My habitual Friday afternoon walk, has become 4 pm and here I am into the Glen, its grey and not warm but the shots are very much in evidence – everywhere new growth, the green blades rising from the water, the yellows of celandine and daffodil flowers. I head West along the North bank for whatever sun I can get and up to the Gothic orchard. The hollowed out tree at the heart of this natural amphitheatre, presiding hooded, at once nestled-in, looming and protective, a little joey peering out from its pocket. I do the roundsinspecting the nooks and crannies for further interactions, the branches are bearing up well and doing their job at creating a protected space at he base of this living tree where used tissues, needles, gum and cans and other debris have at other times accumulated. Its a dynamic space. The trees here are full of pockets inviting offerings and hidings. In the pocket I once used for leaving galls and acorns there is now a triangular stone and a stick, I decide to make a gentle addition here to show some kind of acknowledgment and place a couple of ivy leaves as cushioning beneath the stone. The little flurry of fungi has a cloud-like presence, ruffles in the weather, speaking to me about coverage and release.
I move on knowing I have to get back for my weekly kundalini appointment at 5.30 and I spot a familiar blue edged form from the high ridge, it is N coming towards me and I try to gauge the time between us. When we do meet I knew it would be at the Y shaped junction where heading east, you have the choice of paths, high or low. N agrees to accompany me on the lower option, as I have just descended from the gorse bushes on the high path and so we head, me back eastwards, and N onward from Blackpool. We talk of matters arising as always in this magical place. We see the Hatch and the ‘Pencil Factory‘ from on high and try to place new found old photos over what’s before and below us. The black and white images of 3 girls playing by a stone arch and the other of the pool contained by its wall where I am sometimes drawn to lie with my belly to the concrete, over the gushing river while the two alders growing there now preside. We spend some time imagining the O’Brien foot print and the house which stood there once upon a time, N was the first person to be drawn in by the fence posts.

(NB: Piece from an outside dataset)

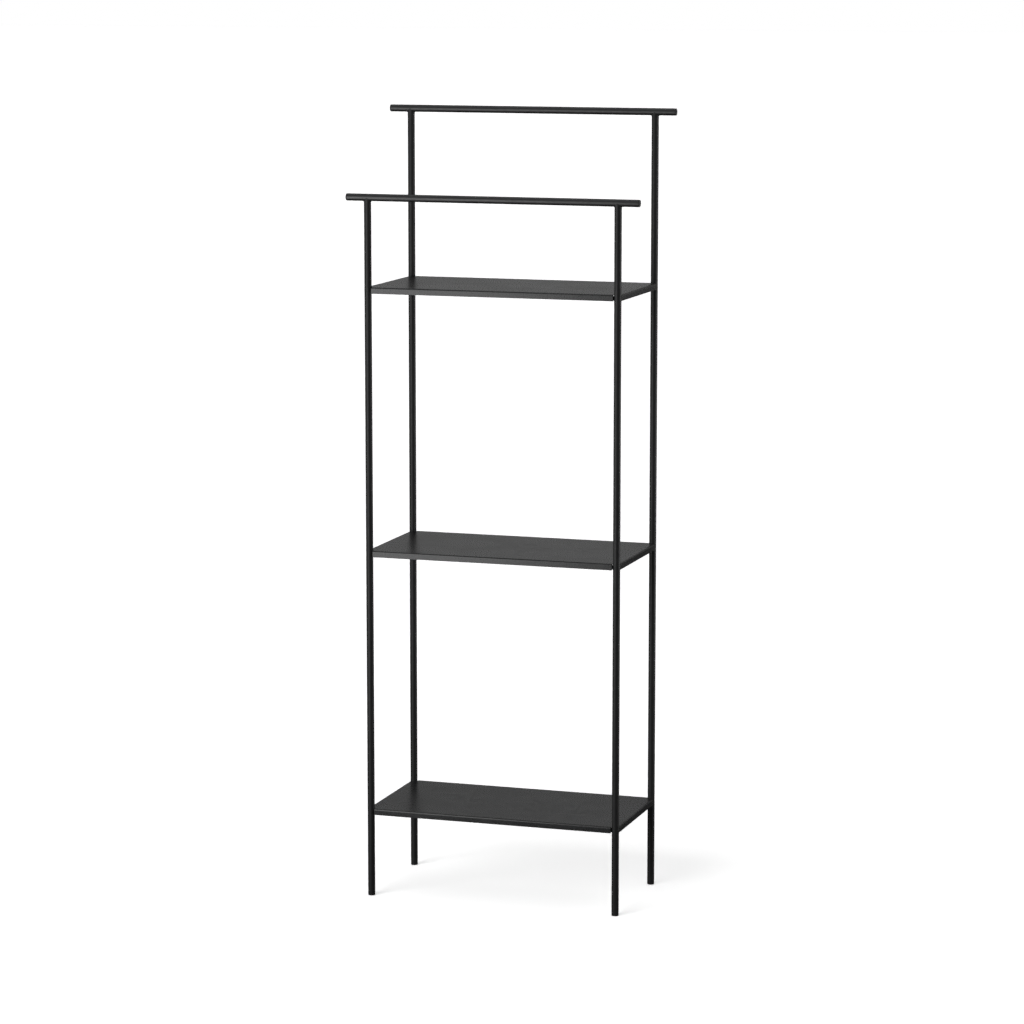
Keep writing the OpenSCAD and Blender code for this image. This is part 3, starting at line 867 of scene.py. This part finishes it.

One of the walkers, young I, who is in love with the birds of the park and has a talent for getting up close, has spotted a pair of water rails in the Glen. And there’s a revelation – many years ago, during one of the snows there was a pile of willow from a tree we had cut back and heaped in the garden. The thick blanket of snow had formed a large hollow dome. We were having a late breakfast and looking out, as always into the garden, where usually we see tits and robins, dunnocks, wrens, blackbirds, thrushes, starlings, finches, collared doves, pigeons and crows of all kinds foraging and jostling for territory. We were astonished when a strange and exotic bird strode out of the pile, long-legged and urgent, and disappearing through the fence and into the school before I had a chance to reach for my camera (so it seems it was before I had a smart phone) and so I got to my bird book instead, finding the only thing that remotely resembled it was a corncrake! – unlikely, but I couldn’t shake off an image that has grown in my mind’s eye, the soft grey of our creature’s underside – throat, breast and belly and the rosy orange of its beak and legs becoming fused in my memory. So now when I look at the pictures I find of water rail I am warmed and gladdened to re-see this mythical bird from an incident in our garden’s past. I still wonder how long it had sojourned there in the pile of willows, a space much like an igloo, with its deep covering of snow, that must have lasted only a few days…or was it more…. it may have been the time of the water crisis, those days of community when we had to collect water from tanks supplied across the city and the hotels opened their bathrooms for people to wash.